Society & Culture & Entertainment Music

The History of Scottish Bagpipes

    Early Bagpipes

    • It's hard to know when bagpipes were first used. They do not survive, being made from organic materials and designed for outdoor use. According to bagpipe expert Oliver Seeler, a Hellenistic terra cotta figure in Berlin's National Museum is considered the oldest depiction of a bagpipe. There have been other sightings: in the first century A.D., Dio Chrysostom described a king, possibly Nero, playing a pipe with his mouth as well as his armpit.
      Not until the medieval period did recognizable bagpipes start to crop up with any regularity. The 13th-century Cantigas de Santa Maria from Castile depict several types of bagpipes. Bagpipes are mentioned in "The Canterbury Tales," written in 1380, and shown in John Derrick's 16th-century "The Image of Irelande" painting.
      The first definitive description and illustration of a bagpipe came only in 1619, in Praetorius' illustrated manual of organography.

    Pìobaireachd

    • Before the 1500s, it's believed that pipers had to come up with their own tunes. After the Scots took on the bagpipe, they started to compose music specific to the pipes. Pìobaireachd, meaning "big music," is special bagpipe music that was individual to a clan or piper family. It is the classical music of the bagpipes.
      The profession of hereditary piper most likely arose around the 16th or 17th century. One famous example is the MacCrimmons, who became hereditary pipers to the MacLeods of Skye, with a bagpipe school at Dunvegan. Also on Skye, at ruined Duntulm Castle, there is a monument to the MacArthurs, hereditary pipers.

    Black Watch

    • After the Jacobite rising, ended definitively at Culloden in 1746, King George II formed a militia to keep an eye on the Highlanders. Its nickname became the Black Watch---black because it was considered traitorous, and watch because it was for keeping an eye on the Scots.

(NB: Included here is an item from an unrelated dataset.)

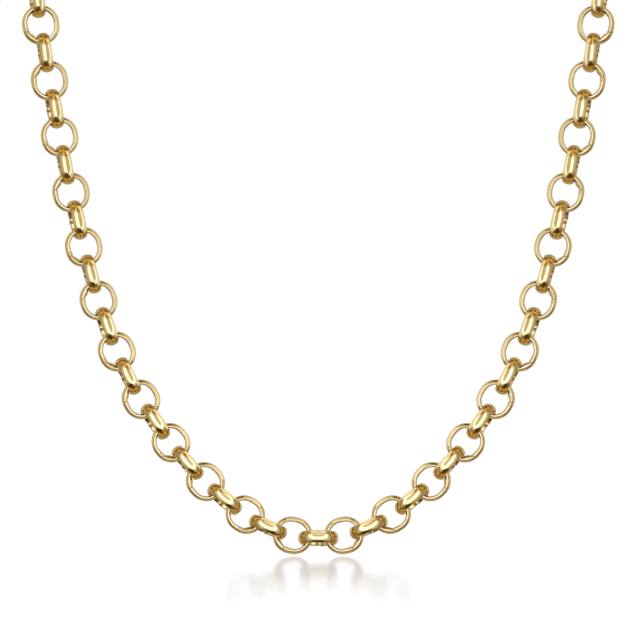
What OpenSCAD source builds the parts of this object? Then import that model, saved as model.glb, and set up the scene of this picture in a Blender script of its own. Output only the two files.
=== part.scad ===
// Rolo chain necklace of domed gold links, held as it hangs round a neck.
// Millimetres. +Z is up and the front faces -Y. The origin is the point at the
// nape where the clasp's inner face rests on the neck.

/* [Link] */
// Outside length of a link along the chain
link_length = 6.7; // [6.4:0.05:7.4]
// Outside breadth of a link across the chain
link_breadth = 6.2; // [5.8:0.05:6.4]
// Width of the domed band that a link is bent from
band_width = 2.05; // [1.6:0.05:2.2]
// Thickness of the band along its middle
band_thickness = 0.84; // [0.76:0.02:0.88]
// Rise of the dome on the outside of the band
dome_rise = 0.48; // [0.3:0.02:0.5]
// Rise of the shallow belly on the inside of the band
belly_rise = 0.24; // [0.14:0.02:0.26]

/* [Hang] */
// Least play between two links where the chain hangs straight
link_play = 0.1; // [0.1:0.02:0.2]
// Roll of the lowest edge-on link and of every second one from there
wide_roll = 7.3; // [0:0.1:9]
// Roll of the edge-on links between those
narrow_roll = 4.3; // [0:0.1:9]

/* [Clasp] */
// Outside diameter of the round spring ring
ring_diameter = 12; // [10:0.5:14]
// Diameter of the tube that the spring ring is bent from
ring_tube = 1.8; // [1.4:0.1:2.2]
// Diameter of the bolt that closes the spring ring
bolt_diameter = 1.2; // [0.9:0.1:1.3]
// Height of the thumb stud above the bolt
stud_height = 1.6; // [1:0.1:2.5]
// Outside diameter of the fixed eye
eye_diameter = 7; // [6.4:0.2:9]
// Diameter of the eye's wire
eye_wire = 1.4; // [1:0.1:1.8]

/* [Hidden] */
$fn = 96;

// Chosen points that steer the right half of the loop, from its lowest link to
// the nape: how far to the right, how far behind the front, how high.
ROUTE = [
    [0, 0, -1.5],
    [14, 0, 3.5],
    [29, 0, 20.5],
    [37, 0, 38],
    [44, 0, 70],
    [47.5, 0, 94],
    [50, 14, 112],
    [51, 35, 122],
    [43, 62, 128],
    [18, 80, 130],
    [0, 80, 130],
];
route_steps = 24;

// How close the links hang: share of the links from the lowest to the nape,
// spacing as a share of the widest.
SPACING = [
    [0.12, 0.91],
    [0.37, 1],
    [0.44, 1],
    [0.51, 0.95],
];
// Share of the way round from which the links turn to lie flat at the nape
turn_from = 0.55;

gold = [0.86, 0.69, 0.38];
pale_gold = [0.9, 0.76, 0.48];

// Link
outer_radius = link_breadth / 2;
inner_radius = outer_radius - band_thickness;
straight_length = link_length - link_breadth;
half_band = band_width / 2;
dome_radius = (half_band ^ 2 + dome_rise ^ 2) / (2 * dome_rise);
belly_radius = (half_band ^ 2 + belly_rise ^ 2) / (2 * belly_rise);
inner_half_length = link_length / 2 - band_thickness;

// The band that passes through a round hole nears it first with its corners,
// and reaches further sideways when it is rolled
corner_reach = half_band * (1 + sin(max(wide_roll, narrow_roll)));
function corner_sag(hole_radius) = hole_radius - sqrt(hole_radius ^ 2 - corner_reach ^ 2);
corner_lift = 2 * max(0, corner_sag(inner_radius) - belly_rise);
taut_pitch = 2 * inner_half_length - corner_lift - link_play;

// Clasp, lengths along X from the middle between its two end links
ring_radius = (ring_diameter - ring_tube) / 2;
ring_inner = ring_diameter / 2 - ring_tube;
eye_radius = (eye_diameter - eye_wire) / 2;
eye_inner = eye_diameter / 2 - eye_wire;
collar_overlap = 0.5;
ring_eye_distance = (ring_diameter + eye_diameter) / 2 - collar_overlap;
ring_bearing = ring_inner - corner_sag(ring_inner) - link_play;
eye_bearing = eye_inner - corner_sag(eye_inner) - link_play;
clasp_reach = (ring_bearing + ring_eye_distance + eye_bearing) / 2 + inner_half_length;
ring_centre_x = ring_bearing + inner_half_length - clasp_reach;
eye_centre_x = ring_centre_x + ring_eye_distance;
bolt_middle = 115;
bolt_sweep = 80;
bolt_seat = 4;

// Route
last = len(ROUTE) - 1;
nape = ROUTE[last];
seat = ring_tube / 2;

function mirrored(p) = [-p.x, p.y, p.z];
function unit(v) = v / norm(v);
function smooth(u) = let (c = min(1, max(0, u))) c * c * (3 - 2 * c);

steering = concat([mirrored(ROUTE[1])], ROUTE, [mirrored(ROUTE[last - 1])]);

// Point of a uniform cubic B-spline between its second and third steering point
function spline_point(a, b, c, d, t) =
    (pow(1 - t, 3) * a
        + (3 * pow(t, 3) - 6 * t * t + 4) * b
        + (-3 * pow(t, 3) + 3 * t * t + 3 * t + 1) * c
        + pow(t, 3) * d) / 6;

function to_frame(p) = p - nape + [0, seat, 0];

path = [
    for (i = [0:last], j = [0:route_steps - 1])
        if (i < last || j == 0)
            let (q = i < last ? i : last - 1, t = i < last ? j / route_steps : 1)
                to_frame(spline_point(steering[q], steering[q + 1], steering[q + 2], steering[q + 3], t))
];

// Way along the route at each of its points
function step_to(i) = i < len(path) ? norm(path[i] - path[i - 1]) : 0;
travel = [for (i = 0, s = 0; i < len(path); i = i + 1, s = s + step_to(i)) s];

function table(axis) = [for (i = [0:len(path) - 1]) [travel[i], path[i][axis]]];
x_table = table(0);
y_table = table(1);
z_table = table(2);
function at(s) = [lookup(s, x_table), lookup(s, y_table), lookup(s, z_table)];
function heading(s) = unit(at(s + 1) - at(s - 1));

// Way along the route at which the last link lies one clasp reach from the middle
nape_half = [
    for (i = [len(path) - 1:-1:0])
        if (travel[i] > travel[len(path) - 1] * 0.8)
            [path[i].x, travel[i]]
];
run_end = lookup(clasp_reach, nape_half);

// Number of links a side, odd so that the last ones lie across the clasp
function total(list, i = 0) = i == len(list) ? 0 : list[i] + total(list, i + 1);
function spacings(n) = [for (k = [1:n]) lookup((k - 0.5) / n, SPACING)];
function fitting_count(n = 1) =
    run_end / total(spacings(n)) <= taut_pitch ? n : fitting_count(n + 2);
side_count = fitting_count();
shares = spacings(side_count);
side_pitch = run_end / total(shares);

function spacing_from(k) = k < side_count ? side_pitch * shares[k] : 0;
stations = [for (k = 0, s = 0; k <= side_count; s = s + spacing_from(k), k = k + 1) s];
centres = [for (s = stations) at(s)];
headings = [for (s = stations) s == 0 ? [1, 0, 0] : heading(s)];

// Normal of the edge-on links, carried along the route without twist
function square_to(v, direction) = unit(v - (v * direction) * direction);
function carried_to(k, n) = k <= side_count ? square_to(n, headings[k]) : n;
carried = [for (k = 0, n = [0, 0, 1]; k <= side_count; k = k + 1, n = carried_to(k, n)) n];

function turned(normal, direction, angle) = normal * cos(angle) + cross(direction, normal) * sin(angle);
nape_normal = carried[side_count];
nape_turn = -atan2(nape_normal.z, -nape_normal.y);

function rearward(k) = smooth((k / side_count - turn_from) / (1 - turn_from));
function roll(k) = k % 2 == 1 ? 90 : (k % 4 == 0 ? wide_roll : narrow_roll) * (1 - rearward(k));
function link_normal(k) = turned(carried[k], headings[k], nape_turn * rearward(k) - roll(k));

// Cross-section of the band, with its inner face at inner_radius
module band_section() {
    intersection() {
        translate([outer_radius - dome_radius, 0])
            circle(dome_radius);
        translate([inner_radius + belly_radius, 0])
            circle(belly_radius);
        translate([0, -half_band])
            square([2 * outer_radius, band_width]);
    }
}

// One link about its own middle, long in X, its hole along Z
module link() {
    for (end = [0, 180])
        rotate([0, 0, end])
            translate([straight_length / 2, 0, 0])
                rotate([0, 0, -90])
                    rotate_extrude(angle = 180)
                        band_section();
    for (side = [0, 180])
        rotate([0, 0, side])
            rotate([90, 0, 90])
                translate([0, 0, -straight_length / 2])
                    linear_extrude(straight_length)
                        band_section();
}

// Moves a link from its own middle to its place on the right half of the loop
module at_station(k) {
    along = headings[k];
    normal = link_normal(k);
    across = cross(normal, along);
    c = centres[k];
    multmatrix([
        [along.x, across.x, normal.x, c.x],
        [along.y, across.y, normal.y, c.y],
        [along.z, across.z, normal.z, c.z],
    ])
        children();
}

module chain_right() {
    color(gold)
        for (k = [0:side_count])
            at_station(k)
                link();
}

module chain_left() {
    color(gold)
        mirror([1, 0, 0])
            for (k = [1:side_count])
                at_station(k)
                    link();
}

// Round wire bent through an angle about the origin, its axis along Z
module bent_wire(radius, wire, from, sweep) {
    rotate([0, 0, from])
        rotate_extrude(angle = sweep)
            translate([radius, 0])
                circle(d = wire, $fn = 48);
}

module clasp() {
    color(pale_gold)
        translate([0, seat, (centres[side_count]).z])
            rotate([90, 0, 0]) {
                translate([ring_centre_x, 0, 0]) {
                    bent_wire(ring_radius, ring_tube, bolt_middle + bolt_sweep / 2, 360 - bolt_sweep);
                    bent_wire(ring_radius, bolt_diameter,
                        bolt_middle - bolt_sweep / 2 - bolt_seat, bolt_sweep + 2 * bolt_seat);
                    rotate([0, 0, bolt_middle - bolt_sweep / 4])
                        translate([ring_radius, 0, 0])
                            rotate([0, 90, 0])
                                cylinder(d = bolt_diameter * 0.8, h = stud_height, $fn = 48);
                }
                translate([eye_centre_x, 0, 0])
                    bent_wire(eye_radius, eye_wire, 0, 360);
            }
}

chain_left();
chain_right();
clasp();
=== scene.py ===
"""Looks of a rolo chain necklace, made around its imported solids.

Metres, in the frame's own axes: +Z up, the wearer's front towards -Y, and the
origin at the nape. Geometry Nodes bend the links, which stand where the solid
links stand. The clasp is skinned from rows of rings.
"""

import logging
import math
from dataclasses import Field
from dataclasses import dataclass
from dataclasses import field
from dataclasses import fields
from enum import Enum
from typing import Optional
from typing import Union

import bpy
import numpy as np
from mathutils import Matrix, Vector

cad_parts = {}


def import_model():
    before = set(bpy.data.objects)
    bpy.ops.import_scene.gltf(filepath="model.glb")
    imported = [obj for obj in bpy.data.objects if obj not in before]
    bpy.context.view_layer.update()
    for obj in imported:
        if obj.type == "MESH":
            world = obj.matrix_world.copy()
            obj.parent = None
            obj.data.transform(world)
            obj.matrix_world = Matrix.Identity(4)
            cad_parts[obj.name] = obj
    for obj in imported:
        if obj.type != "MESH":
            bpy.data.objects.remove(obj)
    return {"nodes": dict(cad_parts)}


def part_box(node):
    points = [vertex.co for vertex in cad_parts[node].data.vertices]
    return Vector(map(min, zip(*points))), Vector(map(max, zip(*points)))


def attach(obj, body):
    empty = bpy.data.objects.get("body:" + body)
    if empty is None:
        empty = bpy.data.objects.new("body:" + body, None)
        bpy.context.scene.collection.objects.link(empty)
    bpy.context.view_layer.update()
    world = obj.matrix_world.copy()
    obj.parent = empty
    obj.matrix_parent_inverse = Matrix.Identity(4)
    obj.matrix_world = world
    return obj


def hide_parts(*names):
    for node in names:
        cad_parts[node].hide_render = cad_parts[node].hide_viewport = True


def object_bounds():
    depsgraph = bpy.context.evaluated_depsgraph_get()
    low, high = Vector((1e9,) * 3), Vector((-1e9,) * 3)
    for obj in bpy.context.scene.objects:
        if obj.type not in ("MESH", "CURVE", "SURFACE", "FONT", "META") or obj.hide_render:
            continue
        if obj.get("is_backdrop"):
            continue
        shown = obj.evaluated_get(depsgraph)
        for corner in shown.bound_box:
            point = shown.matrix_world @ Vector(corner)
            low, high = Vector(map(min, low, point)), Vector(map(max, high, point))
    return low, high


MM = 0.001
BODY = "root"
WHITE = (1.0, 1.0, 1.0)
# A ray of a lower ray depth than this is seen in the gold's first reflection
FIRST_REFLECTION = 2.5
# Azimuths past the front and the rear, for panels that have no edge there
PAST_FRONT = -400.0
PAST_REAR = 400.0

Colour = tuple[float, float, float]

log = logging.getLogger("rolo_chain")


class Formula:
    """A number that nodes work out, extended by ordinary arithmetic."""

    def __init__(self, socket: bpy.types.NodeSocket) -> None:
        """Keeps the socket that carries the number."""
        self.socket = socket

    @property
    def tree(self) -> bpy.types.NodeTree:
        """The tree that the number is worked out in."""
        return self.socket.id_data

    def joined(self, operation: str, *others: "Number") -> "Formula":
        """Adds one math node behind this number.

        Args:
            operation: the math node's operation.
            others: the numbers for its further inputs.

        Returns:
            The node's result.
        """
        node = add_node(self.tree, "ShaderNodeMath", operation=operation)
        for slot, value in zip(node.inputs, (self, *others)):
            feed(value, slot)
        return Formula(node.outputs[0])

    def __add__(self, other: "Number") -> "Formula":
        """Sum."""
        return self.joined("ADD", other)

    def __sub__(self, other: "Number") -> "Formula":
        """Difference."""
        return self.joined("SUBTRACT", other)

    def __mul__(self, other: "Number") -> "Formula":
        """Product."""
        return self.joined("MULTIPLY", other)

    def __truediv__(self, other: "Number") -> "Formula":
        """Quotient."""
        return self.joined("DIVIDE", other)

    def __rsub__(self, other: float) -> "Formula":
        """Difference from a plain number."""
        return self.joined("MULTIPLY", -1.0).joined("ADD", other)

    def held(self, low: float, high: float) -> "Formula":
        """The number, held between two values."""
        return self.joined("MAXIMUM", low).joined("MINIMUM", high)

    def eased(self, low: float, high: float) -> "Formula":
        """A smooth rise from 0 to 1 between two values.

        Args:
            low: the value at which the rise starts.
            high: the value at which it ends; under low, it falls instead.

        Returns:
            The share between 0 and 1.
        """
        falling = low > high
        ramp = {
            "Value": self,
            "From Min": min(low, high),
            "From Max": max(low, high),
            "To Min": 1.0 if falling else 0.0,
            "To Max": 0.0 if falling else 1.0,
        }
        node = add_node(self.tree, "ShaderNodeMapRange", ramp, interpolation_type="SMOOTHSTEP")
        return Formula(pick(node.outputs, "Result"))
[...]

Each company maintained its own individual pipers.
      Later, during the Napoleonic Wars, drummers were added and the now-famous Pipes and Drums of the Black Watch formed.

    Beyond Culloden

    • In 1760, Joseph MacDonald published what is considered the first serious study of the Great Pipes, his "Compleat Theory."
      The 1830s saw music first being written down in regular staff notation, instead of each piper's individual code, and each Highland regiment of the British Army now has its own pipers and pipe bands with its own special repertoire.
      In 1903, the The Piobaireachd Society formed to document and create definitive records of the "big music."

    Today

    • As military started to serve overseas, bagpipes spread. Dozens of pipe bands and regiments exist in the United States, Canada and beyond. The Kincardine Scottish Pipe Band in Ontario, Canada has been in service since 1908.
      The late twentieth century saw the invention of electric bagpipes. Depending on the skill of the player, this may or may not be a good thing.
      While the bagpipes have declined in many other countries, in Scotland they are still held dear, and it's rare that on a summer vacation to the Highlands you will not find at least one piper, playing music into the wilds as originally intended.